Revisability is essential to address evolving circumstances. Provisions for renegotiation, sunset clauses, and cause-based trigger points help keep agreements relevant over time. A neutral escalation path should exist for unresolved disputes, with a designated mediator or dispute-resolution panel empowered to interpret ambiguous terms. Clear communication channels, multilingual accessibility, and culturally sensitive outreach ensure that communities remain engaged as projects move from planning to construction and operation. These features reduce the risk of grievance escalation and help sustain constructive relationships among Indigenous groups, government agencies, and private partners.
A durable settlement requires financial transparency and capacity-building commitments. Participants should agree on a secure fund or structured payments that flow to community programs, infrastructure, and education initiatives linked to sustainable land use. Transparent accounting, independent auditing, and public reporting bolster legitimacy and reduce the temptation for leakage or corruption. Capacity-building efforts, such as scholarships, technical training, and governance workshops, empower Indigenous leadership to oversee land-management decisions long after the mediation ends. Ultimately, the agreement should foster resilience by prioritizing people, place, and planet in a balanced framework.

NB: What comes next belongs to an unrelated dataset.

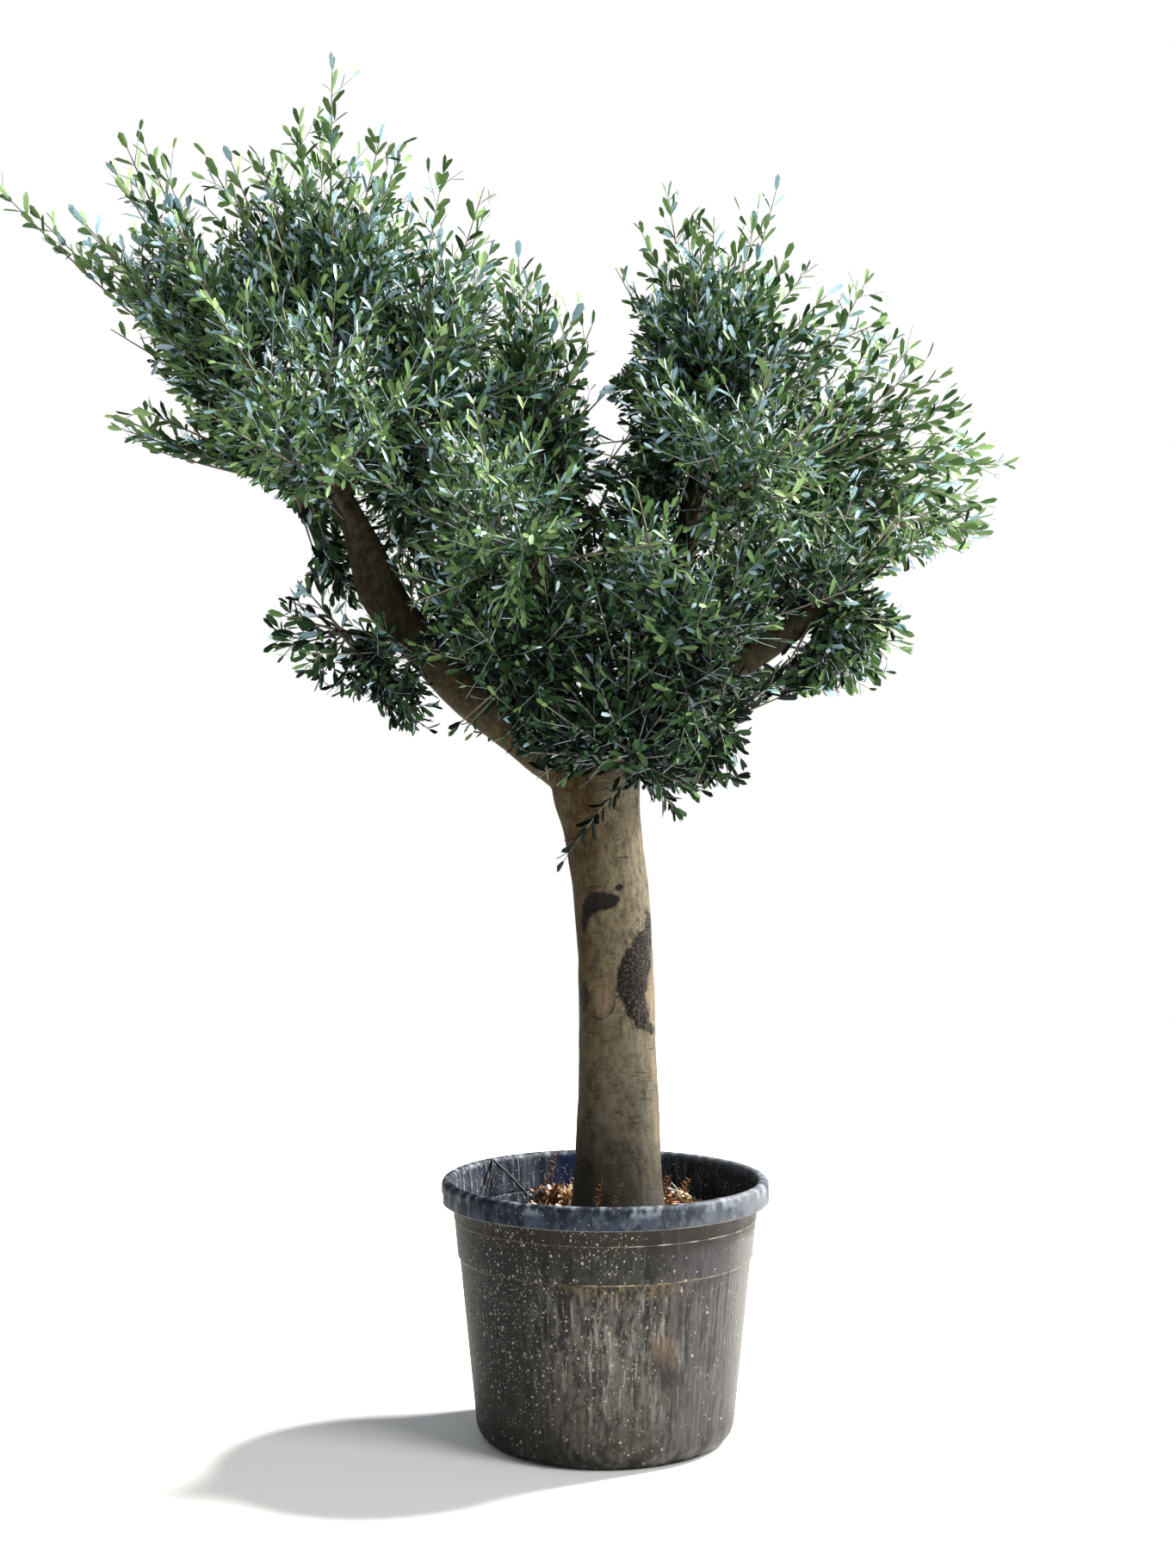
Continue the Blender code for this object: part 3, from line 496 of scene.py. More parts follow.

Finally, the success of mediation hinges on the willingness of all sides to honor the negotiated terms. Public communication strategies should articulate the rationale behind decisions, emphasize shared benefits, and demystify the process for external observers. The resulting agreement must be legally enforceable, with clearly defined remedies for breach and accessible avenues for recourse. By centering Indigenous rights within the broader goals of conservation and development, mediation can yield durable, equitable outcomes that protect heritage, sustain ecosystems, and promote responsible growth for generations to come.